We now introduce Huub [11], an open-source LCG solver implemented using the IPASIR-UP interface. We will use it to evaluate the performance of using modern SAT features and explore several design and engineering decisions for LCG solvers. The core engine of Huub is implemented in Rust 1.81.0 using CaDiCal 2.1.3 [8] as the back-end SAT solver, although in theory any SAT solver supporting the IPASIR-UP interface could be used. In the following experiments, the solver exercises through its FlatZinc interface. This allows us to use the MiniZinc Challenge [35] 2024 benchmarks, which consist of 20 problems with 5 instances each. Huub has propagators for all FlatZinc primitive constraints, but only supports the all_different and disjunctive global constraints. All other constraints are decomposed into these constraints or clauses using MiniZinc’s decompositions. All experiments were run on a single core of an Intel Xeon Gold 6338 processor with 16 GB and a 20-minute time limit.

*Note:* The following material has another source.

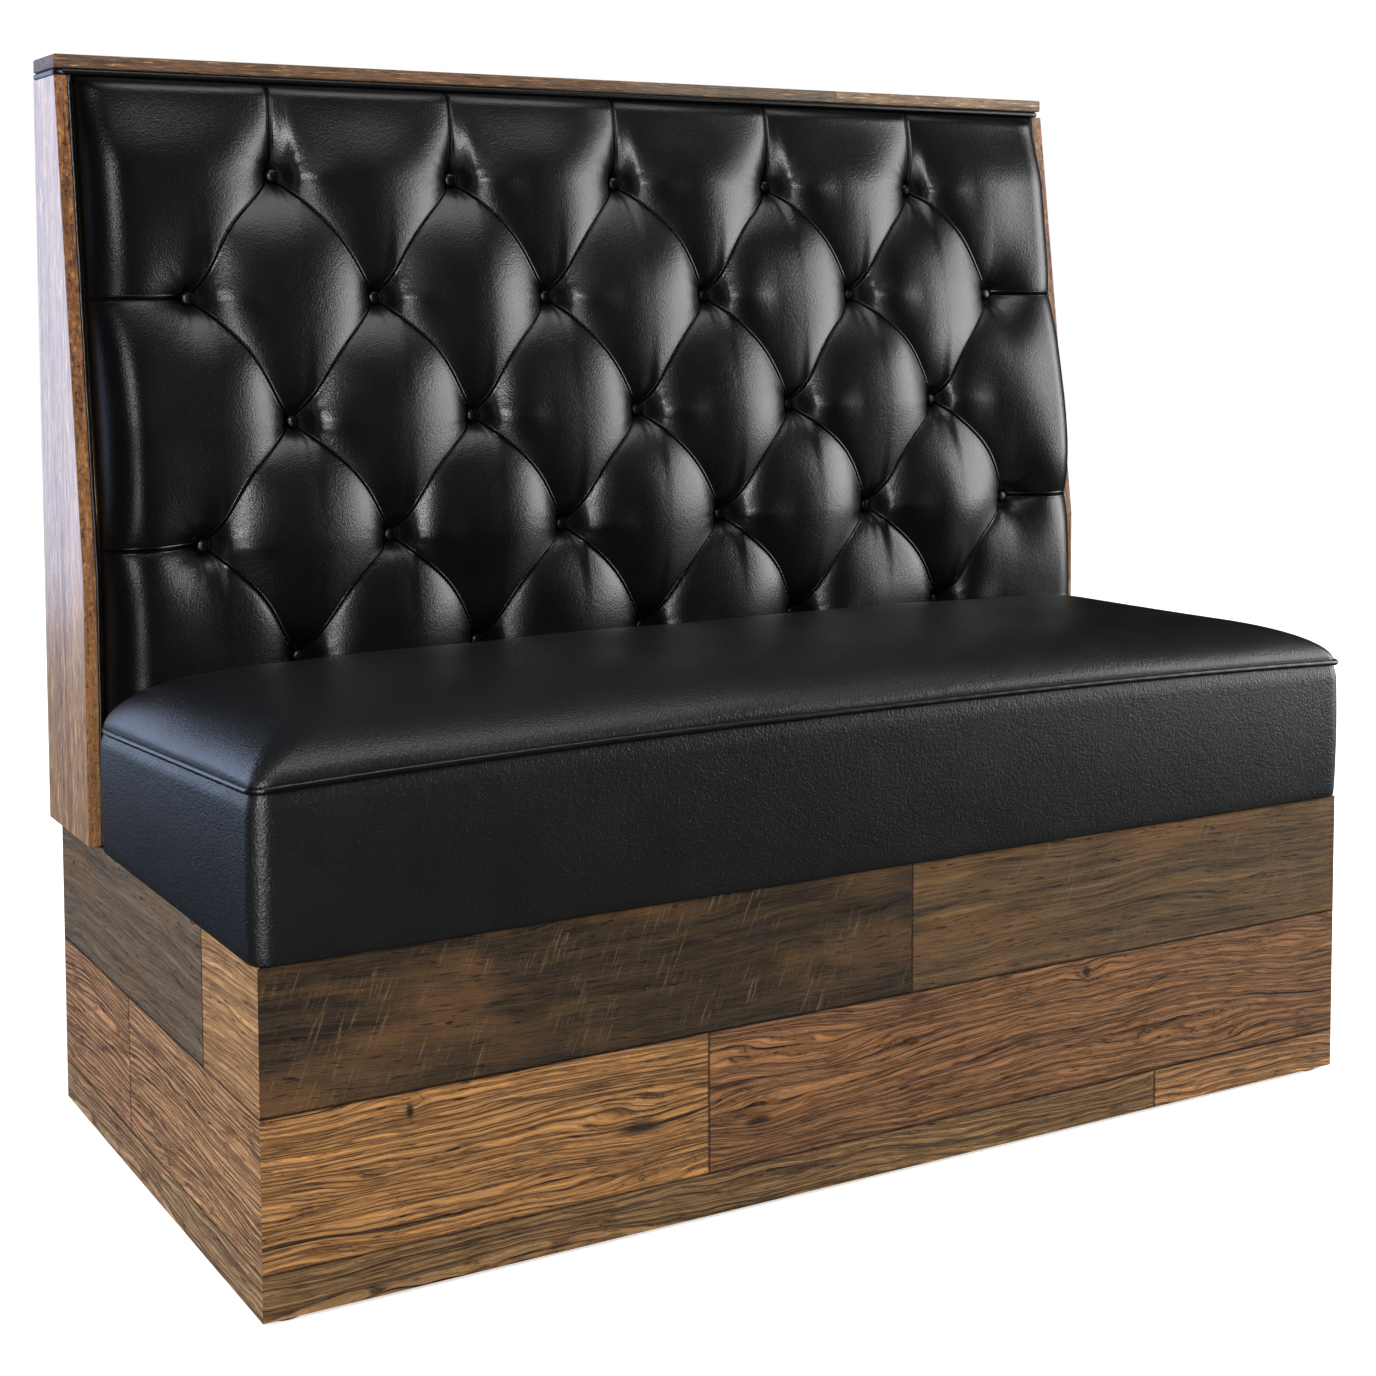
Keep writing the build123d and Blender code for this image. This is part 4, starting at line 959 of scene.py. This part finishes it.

We present Huub, an LCG solver built based on the IPASIR-UP interface to SAT engines. This modular design allows us to easily swap in any SAT solver that supports the interface, enabling the solver to benefit from the latest advancements in SAT solving technology. Our implementation demonstrates competitive performance compared to state-of-the-art LCG solvers, and we expect further improvements with more global constraint propagators.

As SAT solvers become more and more efficient in handling clauses, it is timely to revisit the design and engineering of LCG solvers. In this work, we investigate various explanation strategies and adaptive propagation techniques. In the future, we plan to explore other options, such as dynamically decomposing constraints and encoding them into the SAT solver on the fly [1].